例えば、黒木瞳みたいな「私ってきれいなだけじゃなくて歌がうまいのよ」って人とか、俺はジャイアンみたいに「誰に迷惑かけようと唄うのが大好きなんだぜ」って人が、あーゆー番組にでて、しゃあしゃあと唄うならまったく問題はない。視聴者は「ブっ」って指差して笑うだけだから。
でも、若林は、唄うことをちっとも楽しんでいなかったし、むしろ、大嫌いなのだ。
それを、ネタにして笑ってくれるならまだしも、あんなシチュエーションで唄わせられ、なんのいじりもフォローもなく、終了。
あれじゃ拷問だ。

“寒い笑い”とか“すべり芸”とか、そういう風に見せたかったのか?
だとしたら、大失敗だ。
そういう演出も中途半端な作りの番組のくせに、えらい博打をして、それに借り出された若林は、ただただとばっちりをくっただけだ。

とにかく、私にはそういう風にしか見えなかった。
芸人がそういう風にしか見えなくなったら、殺されたも同じだ。

録画しとけばよかったと思うほどの立川談志のものまねは、似てなささとくだらなさとわかりづらさで笑いの渦。

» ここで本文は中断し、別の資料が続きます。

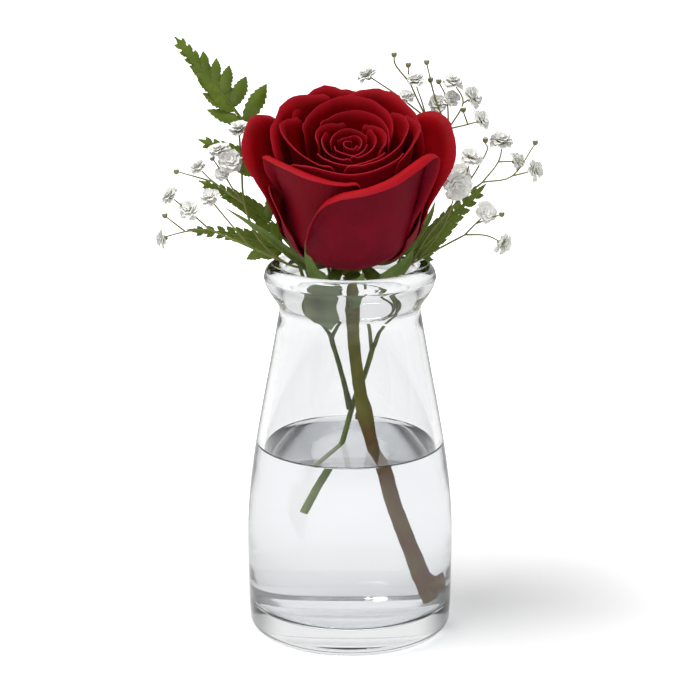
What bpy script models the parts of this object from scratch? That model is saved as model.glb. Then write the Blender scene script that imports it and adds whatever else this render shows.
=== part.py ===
"""A cut rose with fern and small white filler flowers in a glass bottle vase.

Metres, +Z up.  The origin is the centre of the vase's foot, on the surface it
stands on.  The rose faces -Y.
"""

import math

import bmesh
import bpy
from mathutils import Matrix, Vector

MM = 0.001

# Driving dimensions, in millimetres
VASE_HEIGHT = 130.5
BODY_RADIUS = 35.8
FOOT_RADIUS = 30.6
FOOT_RISE = 4.8
SHOULDER_START = 34.0
NECK_RADIUS = 24.3
NECK_HEIGHT = 114.5
LIP_RADIUS = 29.4
LIP_BULGE_HEIGHT = 126.4
MOUTH_RADIUS = 22.8
BASE_THICKNESS = 8.4
WALL = 3.1
WATER_LEVEL = 66.0
CLEARANCE = 0.3

HEAD_BASE = (0.0, 2.0, 132.6)
HEAD_TILT = 25.0
BOWL_RADIUS = 25.0
BOWL_HEIGHT = 18.0
PETAL_THICKNESS = 0.5
RECEPTACLE_LENGTH = 13.5
RECEPTACLE_RADIUS = 5.4

ROSE_STEM_RADIUS = 2.25
FERN_STALK_RADIUS = 0.9
SPRAY_STALK_RADIUS = 0.45
BLOSSOM_RADIUS = 3.6
BUD_RADIUS = 1.5

VASE_SEGMENTS = 36
PETAL_COLUMNS = 7
PETAL_ROWS = 4


def clear_scene():
    for item in list(bpy.data.objects):
        bpy.data.objects.remove(item, do_unlink=True)


def make_material(name, colour, roughness, metallic=0.0, transmission=0.0):
    material = bpy.data.materials.new(name)
    material.use_nodes = True
    shader = material.node_tree.nodes["Principled BSDF"]
    shader.inputs["Base Color"].default_value = (*colour, 1.0)
    shader.inputs["Roughness"].default_value = roughness
    shader.inputs["Metallic"].default_value = metallic
    shader.inputs["Transmission Weight"].default_value = transmission
    return material


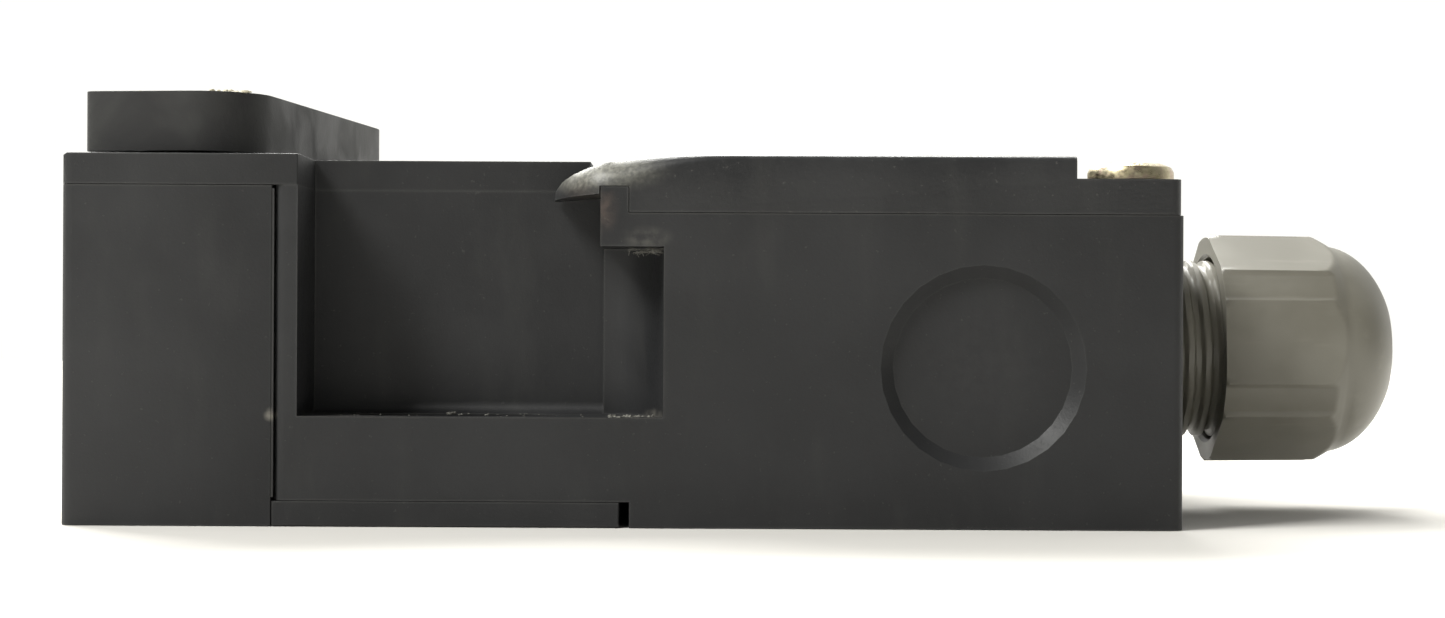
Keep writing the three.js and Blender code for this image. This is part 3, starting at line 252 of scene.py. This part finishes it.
def black_moulding(name, marks_and_painted_light, dust=0.5, grain_mm=0.22, specular=0.36, roughness=0.5,
                   patch_mm=1.0, patch_solid=0.0):
    """Glass-filled black plastic from a spark-eroded mould, with dust, handling marks and listed patches
    of dust and painted light.
    """
    tree = Nodes(name)
    cloud = tree.noise(9.0, 4.0, 0.6)
    streak = tree.noise(3.0, 3.0, 0.55, stretch=(1.0, 1.0, 0.25))
    speck = tree.noise(0.35, 2.0, 0.6)
    fine = tree.noise(grain_mm, 2.0, 0.6)
    base = tree.mix(tree.ramp(cloud, 0.35, 0.7), (0.0165, 0.017, 0.018, 1), (0.022, 0.0225, 0.0235, 1))
    base = tree.mix(tree.ramp(streak, 0.52, 0.8, 0.0, 0.25), base, (0.042, 0.042, 0.040, 1))
    base = tree.mix(tree.ramp(speck, 0.66, 0.78, 0.0, dust * 0.4), base, (0.13, 0.125, 0.115, 1))
    base = tree.mix(tree.math("MULTIPLY", tree.edges(0.35), 0.16), base, (0.17, 0.17, 0.16, 1))
    # The listed patches are dust, and painted highlights, reflections, glare and light.
    for centre, reach, colour, strength in marks_and_painted_light:
        share = tree.math("MULTIPLY", tree.spot(centre, reach, patch_mm, patch_solid), strength)
        base = tree.mix(share, base, colour)
    tree.link(base, tree.shader.inputs["Base Color"])
    rough = tree.ramp(cloud, 0.3, 0.7, roughness - 0.05, roughness + 0.05)
    rough = tree.math("ADD", rough, tree.ramp(speck, 0.5, 0.8, 0.0, 0.12))
    tree.link(rough, tree.shader.inputs["Roughness"])
    tree.shader.inputs["Specular IOR Level"].default_value = specular
    tree.bump([(cloud, 0.12, 0.25), (fine, 0.03, 0.5), (speck, 0.03, 0.35)])
    return tree.material


def rubber(name, base_colour, bloom_colour, smudges=()):
    """Matt rubber with a pale bloom and dark finger marks."""
    tree = Nodes(name)
    cloud = tree.noise(6.0, 4.0, 0.55, distortion=0.6)
    fine = tree.noise(0.3, 3.0, 0.65)
    base = tree.mix(tree.ramp(cloud, 0.4, 0.68, 0.0, 0.55), base_colour, bloom_colour)
    base = tree.mix(tree.math("MULTIPLY", tree.edges(0.4), 0.3), base, bloom_colour)
    for centre, reach, colour, strength in smudges:
        share = tree.math("MULTIPLY", tree.spot(centre, reach, 3.0), strength)
        base = tree.mix(share, base, colour)
    tree.link(base, tree.shader.inputs["Base Color"])
    tree.link(tree.ramp(cloud, 0.35, 0.7, 0.44, 0.62), tree.shader.inputs["Roughness"])
    tree.shader.inputs["Specular IOR Level"].default_value = 0.4
    tree.bump([(cloud, 0.15, 0.3), (fine, 0.04, 0.5)])
    return tree.material


def grey_nylon(name):
    """Warm grey nylon with faint flow marks and a soft sheen."""
    tree = Nodes(name)
    cloud = tree.noise(7.0, 3.0, 0.5)
    flow = tree.noise(1.6, 3.0, 0.6, stretch=(0.2, 1.0, 1.0))
    fine = tree.noise(0.25, 2.0, 0.5)
    base = tree.mix(tree.ramp(cloud, 0.35, 0.65), (0.158, 0.150, 0.122, 1), (0.190, 0.182, 0.152, 1))
    base = tree.mix(tree.ramp(flow, 0.55, 0.8, 0.0, 0.25), base, (0.27, 0.26, 0.22, 1))
    base = tree.mix(tree.math("MULTIPLY", tree.edges(0.25), 0.25), base, (0.34, 0.335, 0.29, 1))
    tree.link(base, tree.shader.inputs["Base Color"])
    tree.link(tree.ramp(cloud, 0.3, 0.7, 0.36, 0.50), tree.shader.inputs["Roughness"])
    tree.shader.inputs["Specular IOR Level"].default_value = 0.5
    tree.bump([(flow, 0.02, 0.3), (fine, 0.012, 0.35)])
    return tree.material


def plain_moulding(name, dark, light, roughness):
    """Inner plastic pieces: even colour with slight clouding and moulding grain."""
    tree = Nodes(name)
    cloud = tree.noise(4.0, 3.0, 0.5)
    fine = tree.noise(0.3, 2.0, 0.5)
    tree.link(tree.mix(tree.ramp(cloud, 0.35, 0.65), dark, light), tree.shader.inputs["Base Color"])
    rough = tree.ramp(fine, 0.3, 0.7, roughness - 0.06, roughness + 0.06)
    tree.link(rough, tree.shader.inputs["Roughness"])
    tree.bump([(fine, 0.015, 0.4)])
    return tree.material


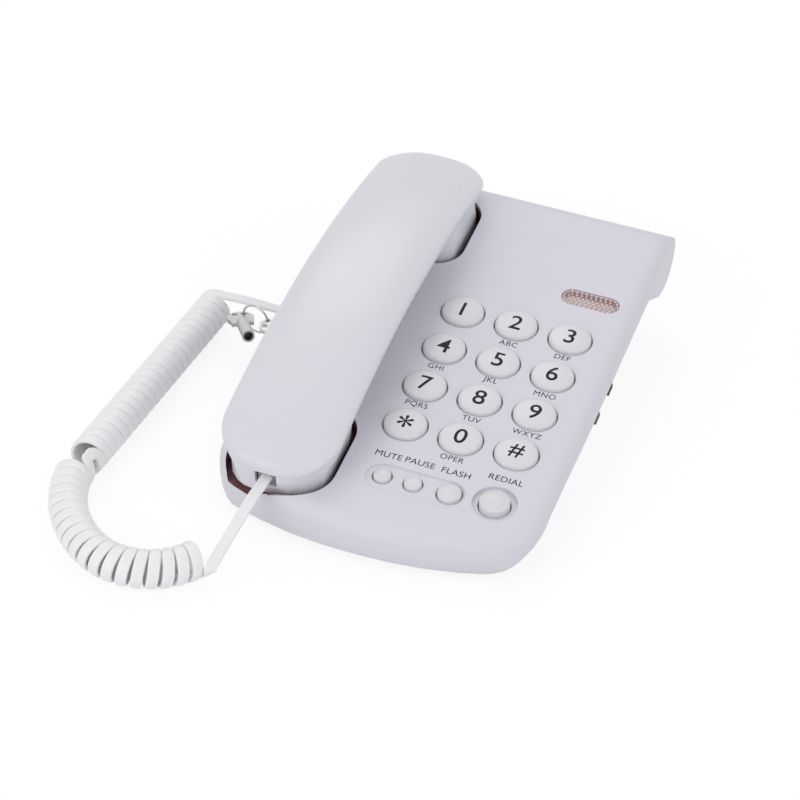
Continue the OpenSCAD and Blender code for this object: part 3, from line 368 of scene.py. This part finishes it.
def makeWellLining():
    centre = (lining["wall"] + lining["corner"], lining["front"] + lining["corner"])
    path = []
    for k in range(lining["steps"] + 1):
        a = math.radians(180 + lining["turn"] - lining["turn"] * k / lining["steps"])
        outX, outV = math.cos(a), math.sin(a)
        path.append((centre[0] + lining["corner"] * outX, centre[1] + lining["corner"] * outV, outX, outV))
    path.append((lining["wall"], lining["to"], -1.0, 0.0))
    section = ((0, lining["foot"]), (0, lining["top"]), (lining["thick"], lining["top"]),
               (lining["thick"], lining["foot"]))
    points = [onPanel(x + outX * across, v + outV * across, w)
              for x, v, outX, outV in path for across, w in section]
    band = meshPiece("mouthWellLining", points, ringFaces(len(path), len(section)), smooth=False)
    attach(band, "base")
    return band


wellLining = makeWellLining()


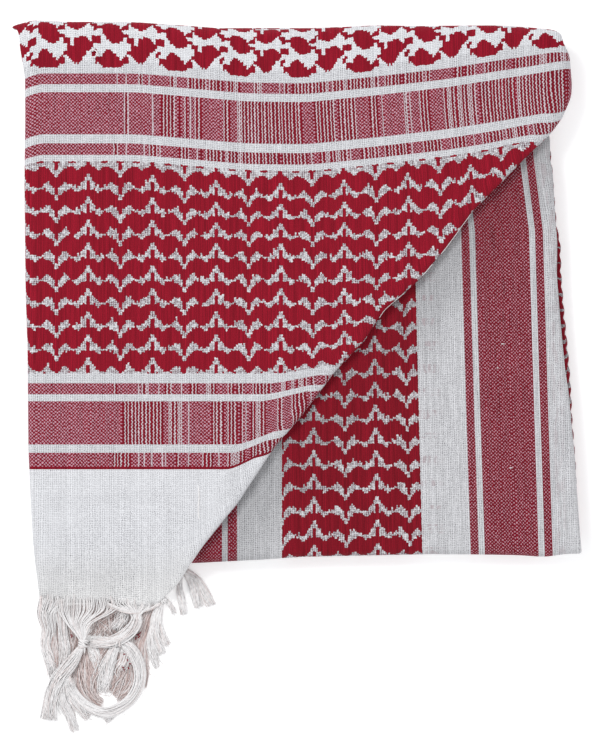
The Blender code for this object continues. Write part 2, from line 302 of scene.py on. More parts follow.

その中でオロオロする気弱な若林の針が振り切れて、本当に面白かった。
「トラウマになった」と若林は連呼していたが、こっちはもうそれどころじゃない。
彼の持ちネタのようになった「心が折れました」の決まり文句を聴くたびに、昨晩の「硝子の少年」を唄う姿を思い出して、今後ちょっと笑いづらくなるんじゃないだろうか。
それこそトラウマになりそうなんだけど。